Dutch Golden Age Painting (2026): Complete Beginner's Guide & Rijksmuseum Examples
The Dutch Golden Age was an extraordinary period of Dutch art from roughly 1600 to 1700, during which the newly independent Dutch Republic produced more paintings per capita than any other society in history — an estimated 5-10 million paintings made for a population of just 2 million. The era’s artistic leaders were Rembrandt van Rijn (1606-1669), Johannes Vermeer (1632-1675), and Frans Hals (c. 1582-1666). Genres that flourished included genre painting (everyday scenes), portraits, landscapes, still lifes, seascapes, and church interiors. The Rijksmuseum holds the world’s greatest collection of Dutch Golden Age painting — concentrated in the Gallery of Honour on Floor 2. This beginner’s guide covers what to know before visiting: the era, the artists, the genres, and how to read the paintings.
If you’re coming to the Rijksmuseum and Dutch Golden Age painting isn’t your specialty, a bit of context transforms the visit. Understanding why the Dutch painted so much, what they painted, and how to look at the works makes walking through the Gallery of Honour an entirely different experience. This guide covers what you need to know — not as an art-history crash course, but as practical framing for your visit.

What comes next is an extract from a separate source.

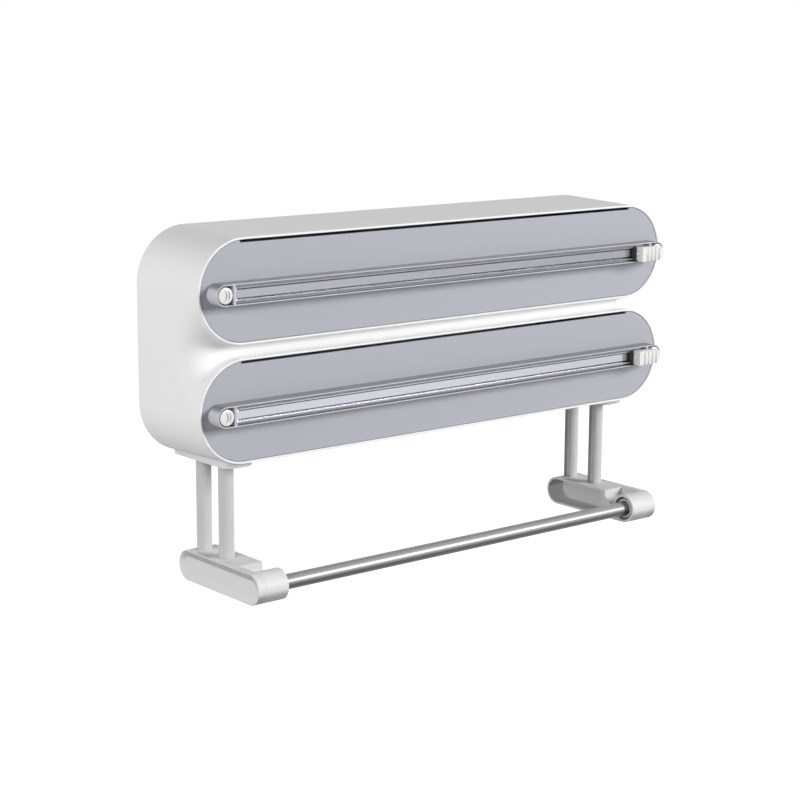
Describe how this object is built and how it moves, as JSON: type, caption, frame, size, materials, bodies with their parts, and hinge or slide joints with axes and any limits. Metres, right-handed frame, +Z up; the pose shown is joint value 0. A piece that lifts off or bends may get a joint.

What Was the Dutch Golden Age?
The Dutch Golden Age was the roughly 100-year period (1600-1700) when the newly independent Dutch Republic became Europe’s wealthiest and most culturally productive nation per capita. Following independence from Spain (officially recognized in 1648), the Dutch built a trading empire spanning the globe via the Dutch East India Company (VOC), creating unprecedented urban wealth in cities like Amsterdam, Haarlem, Delft, and Leiden. This wealth flowed into commissioning and buying paintings at rates unmatched anywhere else in Europe — ordinary merchants and shopkeepers bought art in volume, not just nobles and clergy. Estimated 5-10 million paintings were made during the era for a population of roughly 2 million people.
The historical context
Three things made the Dutch Golden Age possible:
1. Political independence. The Dutch Republic emerged from an 80-year war against Spanish Habsburg rule. The 1648 Peace of Westphalia officially recognized Dutch independence. The new country was a federal republic — unusual in a Europe of monarchies — with substantial civil liberties, religious tolerance (relatively), and strong middle-class property rights.

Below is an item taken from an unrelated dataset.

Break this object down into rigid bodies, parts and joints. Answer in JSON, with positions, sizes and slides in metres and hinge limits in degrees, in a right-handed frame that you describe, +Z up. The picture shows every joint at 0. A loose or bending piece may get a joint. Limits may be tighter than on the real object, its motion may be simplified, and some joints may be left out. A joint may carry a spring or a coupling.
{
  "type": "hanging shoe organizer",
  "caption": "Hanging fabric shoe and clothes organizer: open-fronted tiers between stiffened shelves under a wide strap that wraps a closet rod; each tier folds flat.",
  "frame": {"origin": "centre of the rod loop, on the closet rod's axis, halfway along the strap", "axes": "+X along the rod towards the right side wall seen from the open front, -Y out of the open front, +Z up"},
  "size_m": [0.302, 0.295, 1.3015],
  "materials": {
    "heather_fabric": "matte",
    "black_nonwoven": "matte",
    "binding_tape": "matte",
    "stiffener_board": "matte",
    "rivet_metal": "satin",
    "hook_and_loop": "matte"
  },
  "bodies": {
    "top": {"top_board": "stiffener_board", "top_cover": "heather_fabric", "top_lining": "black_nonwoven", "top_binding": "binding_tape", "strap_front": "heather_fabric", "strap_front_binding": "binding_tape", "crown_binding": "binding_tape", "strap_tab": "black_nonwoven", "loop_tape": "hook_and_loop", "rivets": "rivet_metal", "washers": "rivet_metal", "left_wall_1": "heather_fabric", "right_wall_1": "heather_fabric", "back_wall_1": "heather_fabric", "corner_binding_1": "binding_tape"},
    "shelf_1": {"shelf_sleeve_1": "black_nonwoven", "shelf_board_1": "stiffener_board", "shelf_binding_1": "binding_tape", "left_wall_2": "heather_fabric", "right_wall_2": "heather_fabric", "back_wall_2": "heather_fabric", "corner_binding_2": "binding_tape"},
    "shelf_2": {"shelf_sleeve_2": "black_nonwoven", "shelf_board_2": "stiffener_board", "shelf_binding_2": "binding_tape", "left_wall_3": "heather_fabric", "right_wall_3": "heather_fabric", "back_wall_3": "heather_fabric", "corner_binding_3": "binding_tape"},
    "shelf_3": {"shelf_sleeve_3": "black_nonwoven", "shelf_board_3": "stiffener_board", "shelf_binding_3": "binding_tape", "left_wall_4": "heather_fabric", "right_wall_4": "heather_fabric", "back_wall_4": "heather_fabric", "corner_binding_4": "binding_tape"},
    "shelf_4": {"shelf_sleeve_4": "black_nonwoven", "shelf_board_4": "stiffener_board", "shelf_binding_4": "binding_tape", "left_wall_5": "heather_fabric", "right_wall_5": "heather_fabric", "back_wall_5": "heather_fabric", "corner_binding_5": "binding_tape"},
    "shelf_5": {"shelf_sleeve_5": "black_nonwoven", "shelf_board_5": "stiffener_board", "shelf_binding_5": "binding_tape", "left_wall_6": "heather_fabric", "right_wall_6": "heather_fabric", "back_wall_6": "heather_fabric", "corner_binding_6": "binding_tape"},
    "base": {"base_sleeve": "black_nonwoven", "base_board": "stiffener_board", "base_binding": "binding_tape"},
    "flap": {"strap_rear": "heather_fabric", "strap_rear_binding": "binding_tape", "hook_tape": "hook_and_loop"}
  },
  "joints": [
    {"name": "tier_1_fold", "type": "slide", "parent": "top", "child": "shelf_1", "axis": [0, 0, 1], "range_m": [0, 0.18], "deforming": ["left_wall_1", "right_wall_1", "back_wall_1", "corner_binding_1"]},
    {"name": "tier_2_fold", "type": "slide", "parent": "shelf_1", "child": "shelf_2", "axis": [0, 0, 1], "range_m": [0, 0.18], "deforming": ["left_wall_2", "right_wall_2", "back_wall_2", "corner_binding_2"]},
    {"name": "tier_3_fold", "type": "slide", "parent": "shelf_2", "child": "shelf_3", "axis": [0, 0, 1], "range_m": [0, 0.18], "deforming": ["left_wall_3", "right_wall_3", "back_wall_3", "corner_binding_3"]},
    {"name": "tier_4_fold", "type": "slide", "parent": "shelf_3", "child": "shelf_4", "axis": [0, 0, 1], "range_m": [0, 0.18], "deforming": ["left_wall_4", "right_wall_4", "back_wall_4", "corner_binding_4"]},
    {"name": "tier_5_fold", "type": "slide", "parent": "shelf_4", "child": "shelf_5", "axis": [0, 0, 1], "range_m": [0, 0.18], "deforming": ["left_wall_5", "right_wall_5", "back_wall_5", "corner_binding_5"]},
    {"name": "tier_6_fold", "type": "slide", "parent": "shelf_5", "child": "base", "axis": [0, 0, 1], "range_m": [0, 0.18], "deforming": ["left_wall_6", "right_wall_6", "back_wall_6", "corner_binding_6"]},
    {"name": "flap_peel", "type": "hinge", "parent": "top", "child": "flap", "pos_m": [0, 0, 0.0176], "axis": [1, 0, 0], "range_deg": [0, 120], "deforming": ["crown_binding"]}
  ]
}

2. Economic explosion. The Dutch East India Company (VOC), founded in 1602, became the world’s first joint-stock corporation and built a global trading empire. Amsterdam became the financial capital of Europe. Merchants grew enormously wealthy.
3. Protestant art market. Unlike Catholic Europe where the Church commissioned most art, the Dutch were largely Protestant — and Calvinist Protestantism discouraged religious imagery. This redirected artistic production toward non-religious subjects: portraits, landscapes, still lifes, genre scenes. Dutch painters had to invent new markets and new genres.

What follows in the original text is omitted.